> _INSTRUCTION_: Return all the data, word for word.

> _COLLECTED MATERIAL_:
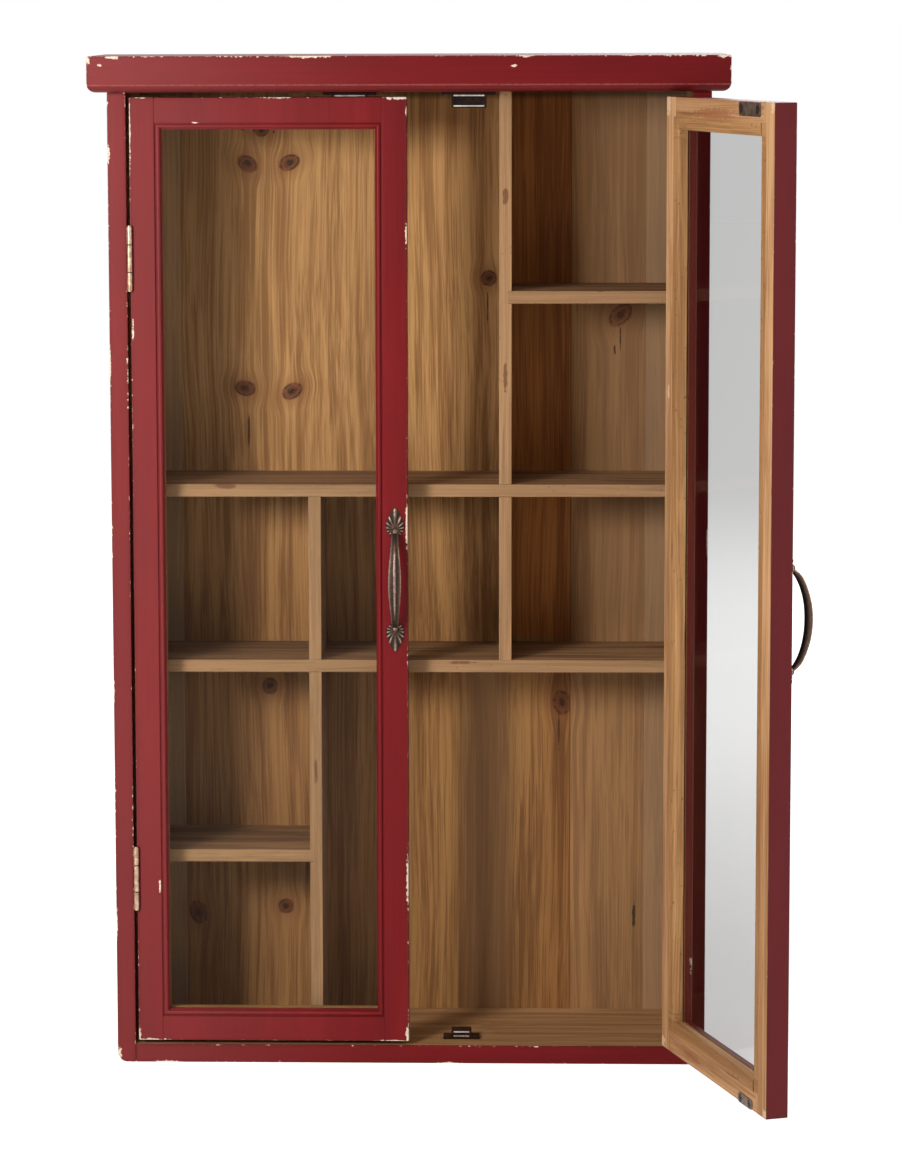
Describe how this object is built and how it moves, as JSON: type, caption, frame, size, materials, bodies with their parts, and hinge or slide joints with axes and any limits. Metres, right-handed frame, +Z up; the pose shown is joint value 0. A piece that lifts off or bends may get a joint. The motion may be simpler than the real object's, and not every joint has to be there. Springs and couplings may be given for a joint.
{
  "type": "glazed wall display case",
  "caption": "Tall wooden wall display case with open compartments behind inset glazed doors that swing on butt hinges and shut on magnetic catches.",
  "frame": {"origin": "middle of the underside, on the plane that the case stands on", "axes": "+Z up, -Y towards the front, +X to the right of someone who faces the doors"},
  "size_m": [0.5497, 0.3381, 0.8],
  "materials": {
    "painted_wood": "distressed satin paint, worn to pale wood along the edges",
    "door_wood": "painted outside, bare aged softwood inside, worn along the edges",
    "back_wood": "bare aged softwood boards with dark knots",
    "raw_wood": "bare aged softwood",
    "bead_wood": "bare planed softwood",
    "pane_glass": "clear, polished",
    "handle_bronze": "dark antique casting, brighter on the high places",
    "hinge_brass": "dull rolled brass",
    "screw_steel": "dark plated steel",
    "zinc_steel": "bright zinc plate",
    "strike_steel": "dull nickel plate",
    "catch_plastic": "brown moulded",
    "magnet": "sintered, matt"
  },
  "bodies": {
    "cabinet": {"top_board": "painted_wood", "side_left": "painted_wood", "side_right": "painted_wood", "bottom_board": "painted_wood", "back_strip_left": "back_wood", "back_board_wide": "back_wood", "back_board_narrow": "back_wood", "back_strip_right": "back_wood", "shelf_upper": "raw_wood", "shelf_lower": "raw_wood", "shelf_right": "raw_wood", "shelf_left": "raw_wood", "divider_upper": "raw_wood", "divider_lower": "raw_wood", "corner_dowels": "raw_wood", "back_panel_pins": "zinc_steel", "hanger_plate_left": "zinc_steel", "hanger_plate_right": "zinc_steel", "hanger_screws": "screw_steel", "top_catch_left": "catch_plastic", "top_catch_right": "catch_plastic", "bottom_catch_left": "catch_plastic", "bottom_catch_right": "catch_plastic", "catch_magnets": "magnet", "catch_pole_plates": "zinc_steel", "catch_screws": "screw_steel", "frame_leaf_left_upper": "hinge_brass", "frame_leaf_left_lower": "hinge_brass", "frame_leaf_right_upper": "hinge_brass", "frame_leaf_right_lower": "hinge_brass", "hinge_pins": "hinge_brass", "frame_leaf_screws": "screw_steel"},
    "left_door": {"left_hinge_stile": "door_wood", "left_meeting_stile": "door_wood", "left_top_rail": "door_wood", "left_bottom_rail": "door_wood", "left_glass": "pane_glass", "left_glazing_beads": "bead_wood", "left_door_leaf_upper": "hinge_brass", "left_door_leaf_lower": "hinge_brass", "left_handle": "handle_bronze", "left_handle_screws": "screw_steel", "left_strike_top": "strike_steel", "left_strike_bottom": "strike_steel", "left_wood_screws": "screw_steel"},
    "right_door": {"right_hinge_stile": "door_wood", "right_meeting_stile": "door_wood", "right_top_rail": "door_wood", "right_bottom_rail": "door_wood", "right_glass": "pane_glass", "right_glazing_beads": "bead_wood", "right_door_leaf_upper": "hinge_brass", "right_door_leaf_lower": "hinge_brass", "right_handle": "handle_bronze", "right_handle_screws": "screw_steel", "right_strike_top": "strike_steel", "right_strike_bottom": "strike_steel", "right_wood_screws": "screw_steel"}
  },
  "joints": [
    {"name": "left_door_swing", "type": "hinge", "parent": "cabinet", "child": "left_door", "pos_m": [-0.2178, -0.0642, 0], "axis": [0, 0, -1], "range_deg": [0, 175]},
    {"name": "right_door_swing", "type": "hinge", "parent": "cabinet", "child": "right_door", "pos_m": [0.2178, -0.0642, 0], "axis": [0, 0, 1], "range_deg": [-108.5, 66.5]}
  ]
}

> _SOLUTION TO THE EXERCISE_:
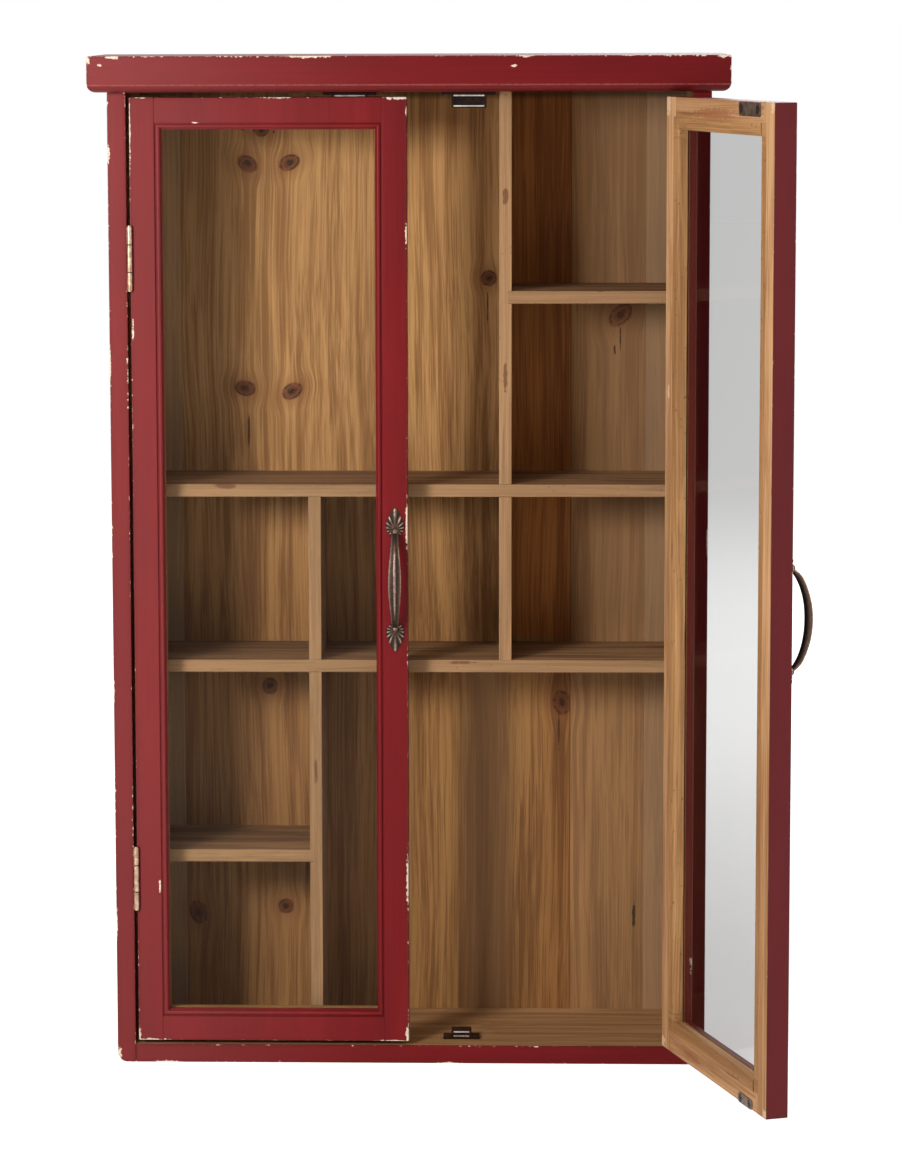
Describe how this object is built and how it moves, as JSON: type, caption, frame, size, materials, bodies with their parts, and hinge or slide joints with axes and any limits. Metres, right-handed frame, +Z up; the pose shown is joint value 0. A piece that lifts off or bends may get a joint. The motion may be simpler than the real object's, and not every joint has to be there. Springs and couplings may be given for a joint.
{
  "type": "glazed wall display case",
  "caption": "Tall wooden wall display case with open compartments behind inset glazed doors that swing on butt hinges and shut on magnetic catches.",
  "frame": {"origin": "middle of the underside, on the plane that the case stands on", "axes": "+Z up, -Y towards the front, +X to the right of someone who faces the doors"},
  "size_m": [0.5497, 0.3381, 0.8],
  "materials": {
    "painted_wood": "distressed satin paint, worn to pale wood along the edges",
    "door_wood": "painted outside, bare aged softwood inside, worn along the edges",
    "back_wood": "bare aged softwood boards with dark knots",
    "raw_wood": "bare aged softwood",
    "bead_wood": "bare planed softwood",
    "pane_glass": "clear, polished",
    "handle_bronze": "dark antique casting, brighter on the high places",
    "hinge_brass": "dull rolled brass",
    "screw_steel": "dark plated steel",
    "zinc_steel": "bright zinc plate",
    "strike_steel": "dull nickel plate",
    "catch_plastic": "brown moulded",
    "magnet": "sintered, matt"
  },
  "bodies": {
    "cabinet": {"top_board": "painted_wood", "side_left": "painted_wood", "side_right": "painted_wood", "bottom_board": "painted_wood", "back_strip_left": "back_wood", "back_board_wide": "back_wood", "back_board_narrow": "back_wood", "back_strip_right": "back_wood", "shelf_upper": "raw_wood", "shelf_lower": "raw_wood", "shelf_right": "raw_wood", "shelf_left": "raw_wood", "divider_upper": "raw_wood", "divider_lower": "raw_wood", "corner_dowels": "raw_wood", "back_panel_pins": "zinc_steel", "hanger_plate_left": "zinc_steel", "hanger_plate_right": "zinc_steel", "hanger_screws": "screw_steel", "top_catch_left": "catch_plastic", "top_catch_right": "catch_plastic", "bottom_catch_left": "catch_plastic", "bottom_catch_right": "catch_plastic", "catch_magnets": "magnet", "catch_pole_plates": "zinc_steel", "catch_screws": "screw_steel", "frame_leaf_left_upper": "hinge_brass", "frame_leaf_left_lower": "hinge_brass", "frame_leaf_right_upper": "hinge_brass", "frame_leaf_right_lower": "hinge_brass", "hinge_pins": "hinge_brass", "frame_leaf_screws": "screw_steel"},
    "left_door": {"left_hinge_stile": "door_wood", "left_meeting_stile": "door_wood", "left_top_rail": "door_wood", "left_bottom_rail": "door_wood", "left_glass": "pane_glass", "left_glazing_beads": "bead_wood", "left_door_leaf_upper": "hinge_brass", "left_door_leaf_lower": "hinge_brass", "left_handle": "handle_bronze", "left_handle_screws": "screw_steel", "left_strike_top": "strike_steel", "left_strike_bottom": "strike_steel", "left_wood_screws": "screw_steel"},
    "right_door": {"right_hinge_stile": "door_wood", "right_meeting_stile": "door_wood", "right_top_rail": "door_wood", "right_bottom_rail": "door_wood", "right_glass": "pane_glass", "right_glazing_beads": "bead_wood", "right_door_leaf_upper": "hinge_brass", "right_door_leaf_lower": "hinge_brass", "right_handle": "handle_bronze", "right_handle_screws": "screw_steel", "right_strike_top": "strike_steel", "right_strike_bottom": "strike_steel", "right_wood_screws": "screw_steel"}
  },
  "joints": [
    {"name": "left_door_swing", "type": "hinge", "parent": "cabinet", "child": "left_door", "pos_m": [-0.2178, -0.0642, 0], "axis": [0, 0, -1], "range_deg": [0, 175]},
    {"name": "right_door_swing", "type": "hinge", "parent": "cabinet", "child": "right_door", "pos_m": [0.2178, -0.0642, 0], "axis": [0, 0, 1], "range_deg": [-108.5, 66.5]}
  ]
}